Eles não demonstaram qualquer reconhecimento pelo trabalho feito nos últimos
anos pelos atuais titulares Guido Mantega e Alexandre Tombini. A ideia, natural
e compreensível numa campanha eleitoral, era destruí-los com os argumentos à
mão.
Nessa
hora de ataque, a herdeira do banco Itaú, Neca Setubal, saiu a campo para
lembrar que fizera ela própria a maior parte do trabalho destinado ao Rede, sob
o guarda-chuva do PSB, na confecção do programa de governo comum às duas
agremiação. Até pouco antes da morte de Campos, de resto, a própria Marina
continuava sólida em sua decisão de, com qualquer resultado, afastar-se do
partido em 2015 e retomar a formação do Rede. A bola, para usar uma
expressão popular, estava no campo deles.
Houve,
no entanto, escorregões. Considerando-se avassaladora do ponto de vista
eleitoral, Marina desdenhou da importância econômica do petróleo e do pré-sal,
afirmou e reafirmou sua bandeira de autonomia do Banco Central e, assustada com
a reação contrária do pastor Silas Malafaia, um rematado coletor de dízimos e
contribuições de legiões de fiéis de sua congregação pentecostal, recuou em sua
posição de proporcionar às uniões homoafetivas o status de casamento como outro
qualquer.
No
lugar dos adversários petistas, seria muito difícil não reagir como Dilma e
Lula passaram a fazer.
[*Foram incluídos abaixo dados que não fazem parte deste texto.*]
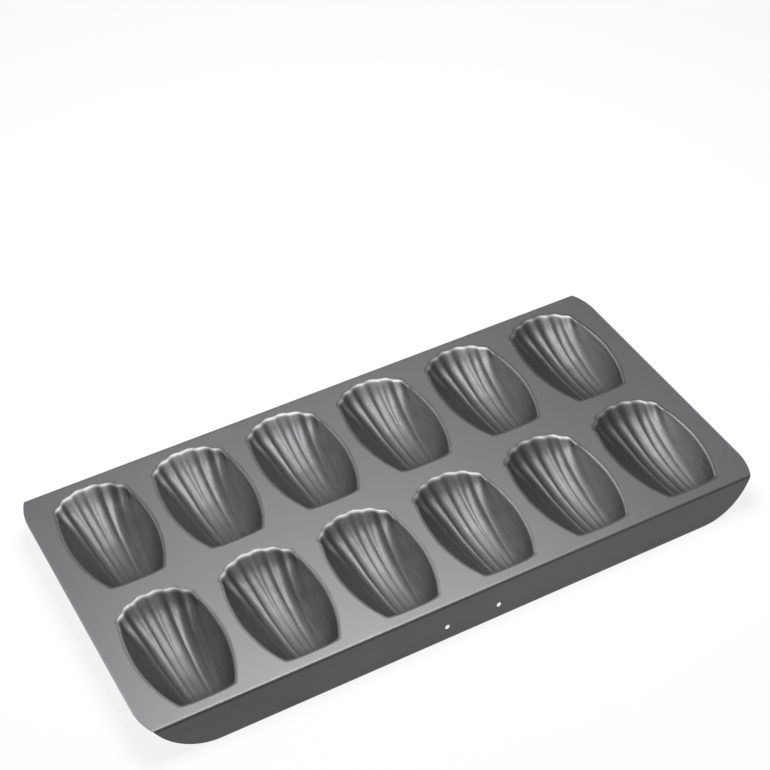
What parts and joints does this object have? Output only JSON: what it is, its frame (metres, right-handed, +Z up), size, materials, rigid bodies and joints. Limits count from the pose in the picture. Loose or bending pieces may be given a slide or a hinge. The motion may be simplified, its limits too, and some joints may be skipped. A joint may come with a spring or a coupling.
{
  "type": "madeleine pan",
  "caption": "Rectangular baking sheet with two rows of fluted shell-shaped cups and bent-down flanges along its long edges, in dark non-stick coating.",
  "frame": {"origin": "centre of the footprint, on the plane that the flanges stand on", "axes": "+X along the pan's length, +Y from the pierced front flange to the plain rear flange, +Z up out of the cups"},
  "size_m": [0.395, 0.2076, 0.021],
  "materials": {
    "coating": "semi-gloss dark grey non-stick coating on steel sheet"
  },
  "bodies": {
    "root": {"deck_plate": "coating", "cup_front_1": "coating", "cup_front_2": "coating", "cup_front_3": "coating", "cup_front_4": "coating", "cup_front_5": "coating", "cup_front_6": "coating", "cup_back_1": "coating", "cup_back_2": "coating", "cup_back_3": "coating", "cup_back_4": "coating", "cup_back_5": "coating", "cup_back_6": "coating", "front_flange": "coating", "rear_flange": "coating"}
  },
  "joints": []
}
Ambos, cada um ao seu modo, trataram, em própria defesa,
de apontar os paradoxos da Marina pré-morte de Campos e sem favoritismo
eleitoral em relação à mesma Marina que surgia eufórica e soberana na onda das
pesquisas.
TERGIVERSAÇÃO COM GAYS - Diante da exposição de contra-argumentos,
os petistas extraíram de Marina, primeiro, negativas para o que dissera, por
exemplo, sobre o pré-sal, mas também reafirmações como a da defesa da autonomia
do BC sobre o governo eleito. A candidata do PSB procurou tergiversar sobre as
tradicionais bandeiras tradicionais do movimento LGBT, mas não viu problemas em
se solidarizar à amiga Neca Setubal, responsável pela doação de R$ 1 milhão que
correspondeu a 83% de tudo o que foi arrecado pelo Instituto Marina Silva no
ano de 2013. Na disputa pela grande franja popular do eleitorado, a candidata
do PSB achou que poderia carregar Neca ao seu lado sem qualquer questionamento
sobre origem e questão de classe, mas isso foi impossível.
Frustrado
o movimento racional de defesa, o que fez Marina. Chorou. E para um ataque do
ex-candidato a presidente Ciro Gomes, disse simplesmente que daria "a
outra face", sem, outra vez, entrar no mérito objetivo da discussão.
Ainda
não se sabe que o chororô sentimental de Marina é alguma artimanha de
marqueteiros, mas está claro que aposta nesta estratégia é alta. À medida em
que evita debater claramente seu programa de governo, talvez com receio de que
ele não obtenha a concordância da maioria necessária para eleger um presidente,
Marina passa uma imagem ao eleitor completamente diferente da apresentada nas
fases imediatamente anteriores da eleição. Crítica e mau humorada ao lado de
Campos, superior e segura durante a fase de alta nas pesquisas, agora ela é a
mulher frágil que tem medo do que os adversários podem fazer com ela.
Trata-sem
de uma aposta num único número: se o eleitor ficar penalizado, ela vence, mas
se o voto da maioria for racional, pouco dela vai sobrar. Entre lágrimas, a
sorte foi novamente lançada, a 23 dias da eleição.